To further detect the effect of miR-192, HSFs were transfected with the miR-192 mimics or inhibitors to observe the influence of collagen synthesis and the trans-differentiation of fibroblasts to myofibroblasts, the results showed that overexpression of miR-192 enhanced the mRNA and protein expression of Col1, Col3 and α-SMA, and inhibition of miR-192 suppressed the levels of the fibrotic molecules. The effect of miR-192 was further verified in the bleomycin-induced skin fibrosis model of BALB/c mice in vivo. Daily application of bleomycin over a period of 2 weeks lead to histologically a thickened dermis and the deposition of collagen.

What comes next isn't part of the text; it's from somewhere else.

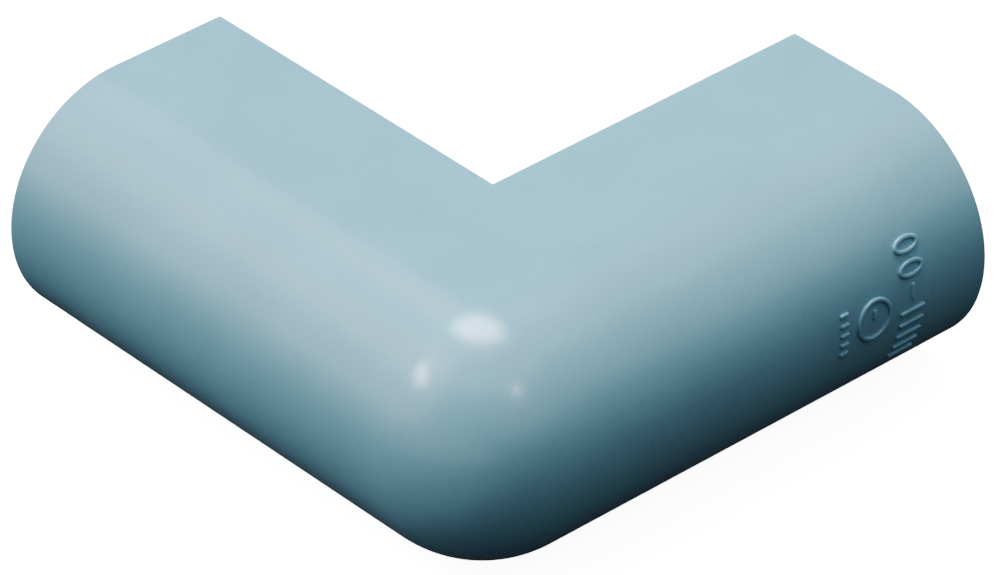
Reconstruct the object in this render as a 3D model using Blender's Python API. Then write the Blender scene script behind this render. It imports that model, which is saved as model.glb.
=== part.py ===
"""External corner elbow for round PVC conduit of nominal size 22, in two mouldings.

An L-shaped wall base is screwed round a building's outside corner, and a U-section cover with a
spherical corner snaps over it. The conduits, 26 mm across, enter both ends and lie in the cover's
half-round.

Lengths are in metres and +Z is up. The elbow lies on its side as it would on a bench, with the bend
in the XY plane. One leg runs along +X and the other along +Y. The origin is under the middle of the
elbow, on the surface that it lies on.
"""

import math

import bmesh
import bpy
from mathutils import Matrix, Vector

MM = 0.001

# Driving dimensions.
CONDUIT_RADIUS = 13.0 * MM  # outside radius of nominal size 22
CONDUIT_WALL = 2.0 * MM
CONDUIT_PLAY = 0.2 * MM
COVER_WALL = 1.8 * MM
LEG_LENGTH = 44.0 * MM  # from the wall's corner to the end of a leg
FIT_GAP = 0.3 * MM  # between pieces that touch

# The cover: a half-round on two flat sides that are as deep as its radius.
COVER_RADIUS = CONDUIT_RADIUS + CONDUIT_PLAY + COVER_WALL
COVER_INNER_RADIUS = COVER_RADIUS - COVER_WALL
FLAT_DEPTH = COVER_RADIUS
COVER_DEPTH = FLAT_DEPTH + COVER_RADIUS
RIDGE_HEIGHT = 0.4 * MM
RIDGE_START = 2.6 * MM  # from the wall
RIDGE_WIDTH = 1.6 * MM
ARC_STEPS = 32  # round the half-round
CORNER_STEPS = 16  # round the spherical corner

# The wall base: a bent plate with rails, cradles and stops.
PLATE_THICKNESS = 2.0 * MM
PLATE_HALF_WIDTH = COVER_INNER_RADIUS - FIT_GAP
PLATE_LENGTH = LEG_LENGTH - 0.5 * MM
PLATE_CORNER_STEPS = 6
RAIL_INNER = 10.4 * MM
RAIL_OUTER = 12.0 * MM
RAIL_TOP = 7.0 * MM  # from the wall
RAIL_START = 3.5 * MM  # from the wall's corner
BEAD_HEIGHT = 0.4 * MM
BEAD_CREST = 5.6 * MM  # from the wall
BEAD_FOOT = 4.8 * MM
RIB_THICKNESS = 1.6 * MM
RIB_TOP = 6.8 * MM  # from the wall
STOP_POSITION = 24.0 * MM  # the face that the conduit's end meets
CRADLE_POSITIONS = (28.5 * MM, 39.5 * MM)
CRADLE_PLAY = 0.1 * MM
RIB_ARC_STEPS = 12
ROOT_DEPTH = 1.0 * MM  # how far into the plate the rails and ribs start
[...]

MiR-192 mimics increased bleomycin-induced skin dermal fibrosis, leading to the up-regulation of collagen content and more positive staining of α-SMA in the lesional skin compared to the control group and only bleomycin-induced group. Above mentioned results demonstrated miR-192 facilitated HS fibrosis.

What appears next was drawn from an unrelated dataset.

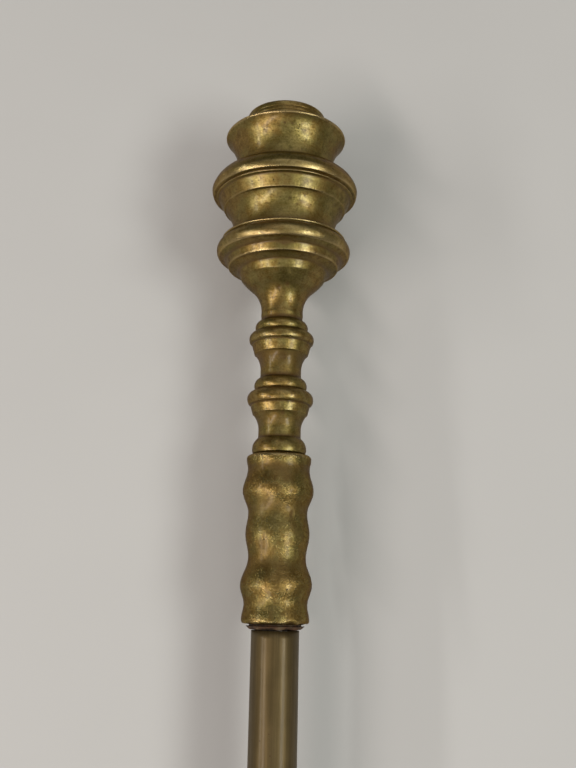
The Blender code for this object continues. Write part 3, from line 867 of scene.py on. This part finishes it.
def make_rivet(number, place):
    """A rivet across the plane of the hook, peened down onto the socket at both ends."""
    dome_foot = SOCKET_RADIUS - 0.6
    dome_top = SOCKET_RADIUS + GAP / 2 + 1.0
    head = outline(
        (dome_foot, RIVET_HEAD), (SOCKET_RADIUS - 0.1, RIVET_HEAD, 0), (dome_top, 0.0, 0.45),
    )
    lower = [Vector((-point.x, point.y)) for point in reversed(head)]
    outer = [*lower, Vector((-dome_foot, RIVET_RADIUS)), Vector((dome_foot, RIVET_RADIUS)), *head]
    mesh = lathe_mesh(
        f"rivet_skin_{number}", outer, [], sides=48, run=0.12, rounding=0.08,
        coarse=0.08, fine=0.04, seed=20 + number,
    )
    return piece_of(
        f"peened_rivet_{number}", mesh, f"socket_rivet_{number}", BROWN_BRASS,
        SOCKET_MOUTH - place, Matrix.Rotation(math.pi / 2, 4, "X"),
    )


def finish_hidden_steel():
    """The steel pieces inside keep their CAD shape."""
    for node in ("core_rod", "clamp_nut", "nut_washer"):
        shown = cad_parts[node]
        shown.data.materials.clear()
        shown.data.materials.append(STEEL)


# The floor, the light and the camera

FLOOR_HALF = 4.0        # metres
LIT_PLACE = 75.0        # how far along the handle the lights aim
CAMERA_PLACE = Vector((2.09, 5.39, 245.36))     # millimetres in the hook's frame before its roll
CAMERA_TURN = (14.432, -0.287, 1.114)           # degrees in the world


def lay_floor():
    """A plain pale floor under the whole object."""
    material, tree, shader = new_material("pale_floor")
    where = in_millimetres(tree)
    tone = noisy(tree, where, 0.01, detail=3.0)
    colour = mixed(tree, tone, (0.520, 0.513, 0.504, 1), (0.554, 0.547, 0.538, 1))
    tree.links.new(colour, shader.inputs["Base Color"])
    shader.inputs["Roughness"].default_value = 0.95
    shader.inputs["Specular IOR Level"].default_value = 0.1
    corners = [(FLOOR_HALF * x, FLOOR_HALF * y, 0) for x, y in ((-1, -1), (1, -1), (1, 1), (-1, 1))]
    mesh = bpy.data.meshes.new("floor")
    mesh.from_pydata(corners, [], [(0, 1, 2, 3)])
    mesh.materials.append(material)
    floor = bpy.data.objects.new("floor", mesh)
    bpy.context.scene.collection.objects.link(floor)


def soft_light(name, azimuth, elevation, distance, size, power, colour):
    """A rectangular light that faces the handle, from an azimuth that is 0 beyond the knob's end
    and 90 to its right."""
    data = bpy.data.lights.new(name, "AREA")
    data.shape = "RECTANGLE"
    data.size, data.size_y = size
    data.energy = power
    data.color = colour
    turn, rise = math.radians(azimuth), math.radians(elevation)
    target = UNROLLED @ Vector((0, LIT_PLACE * MM, 0))
    away = Vector((
        math.sin(turn) * math.cos(rise), math.cos(turn) * math.cos(rise), math.sin(rise),
    ))
    light = bpy.data.objects.new(name, data)
    light.location = target + away * distance
    light.rotation_euler = away.to_track_quat("Z", "Y").to_euler()
    bpy.context.scene.collection.objects.link(light)


def light_studio():
    soft_light("left_box", -128, 45, 1.0, (0.85, 0.11), 4.7, (1.0, 0.91, 0.86))
    soft_light("right_box", 110, 46, 1.2, (0.66, 0.30), 6.5, (0.98, 1.0, 0.95))
    soft_light("left_strip", -97, 29, 1.2, (0.9, 0.024), 3.5, (1.0, 0.97, 0.93))
    soft_light("ceiling", 28, 62, 1.3, (1.6, 1.2), 4.2, (1.0, 0.97, 0.91))
    soft_light("front", 178, 66, 1.2, (0.65, 0.55), 0.8, (0.95, 1.0, 0.90))
    world = bpy.data.worlds.new("studio")
    world.use_nodes = True
    sky = world.node_tree.nodes["Background"]
    sky.inputs["Color"].default_value = (1.0, 0.97, 0.93, 1)
    sky.inputs["Strength"].default_value = 0.08
    bpy.context.scene.world = world


def place_camera():
    data = bpy.data.cameras.new("camera")
    data.lens = 42.19
    data.sensor_width = 36.0
    data.clip_start = 0.01
    camera = bpy.data.objects.new("camera", data)
    bpy.context.scene.collection.objects.link(camera)
    camera.location = UNROLLED @ (CAMERA_PLACE * MM)
    camera.rotation_euler = [math.radians(turn) for turn in CAMERA_TURN]
    bpy.context.scene.camera = camera


make_cap()
make_top_ring()
make_middle_ring()
make_bowl()
make_upper_baluster()
make_lower_baluster()
make_grip()
make_sleeve()
make_casing()
make_head()
for number, place in enumerate(RIVET_PLACES, 1):
    make_rivet(number, place)
finish_hidden_steel()
lay_floor()
light_studio()
place_camera()
bpy.context.scene.view_settings.view_transform = "Standard"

Since SIP1 was a direct target of miR-192, and overexpression of miR-192 increased the levels of Col1, Col3 and α-SMA, we speculated miR-192 promoted HS fibrosis by targeting SIP1. Knockdown SIP1 using siRNA up-regulated the protein expression of collagen and α-SMA, and the effect of SIP1 siRNA was similar to miR-192 mimics, which suggested miR-192 targeted SIP1 to modulate HS fibrosis. The level of SIP1 was inversely associated with the expression of collagen and the pathological scar formation. In accordance with previous studies, overexpression of miR-192 increased tumor volume in an orthotopic pancreatic cancer mouse model, coupled with the suppression of SIP1 and the elevation of collagen I (Botla et al. 2016). Kato et al. (2007, 2011) reported that down-regulation of SIP1 could be relevant to the pathogenesis of renal fibrosis, and the repression of SIP1 expression on mouse mesangial cells by miR-192 facilitated collagen synthesis, matrix deposition and glomerulosclerosis. Inverse correlation between miR-192 and SIP1 was observed in glomeruli of human early diabetic nephropathy (Deshpande et al. 2013; Krupa et al. 2010).

Based on these results, we conclude that targeting miR-192 may be a potential option to prevent the progression of hypertrophic scar, and miR-192-mediated regulation of SIP1 provides a novel mechanistic basis for the treatment of hypertrophic scar.

Conclusions

The study demonstrated miR-192 significantly facilitated the deposition of collagen, and the trans-differentiation of fibroblasts to myofibroblasts. In addition, the effect of miR-192 on HS fibrosis was achieved by directly targeting SIP1. Our data provide a potential therapeutic strategy for HS treatment, and the anti-fibrotic mechanism of inhibiting miR-192 need to be further elucidated and explored.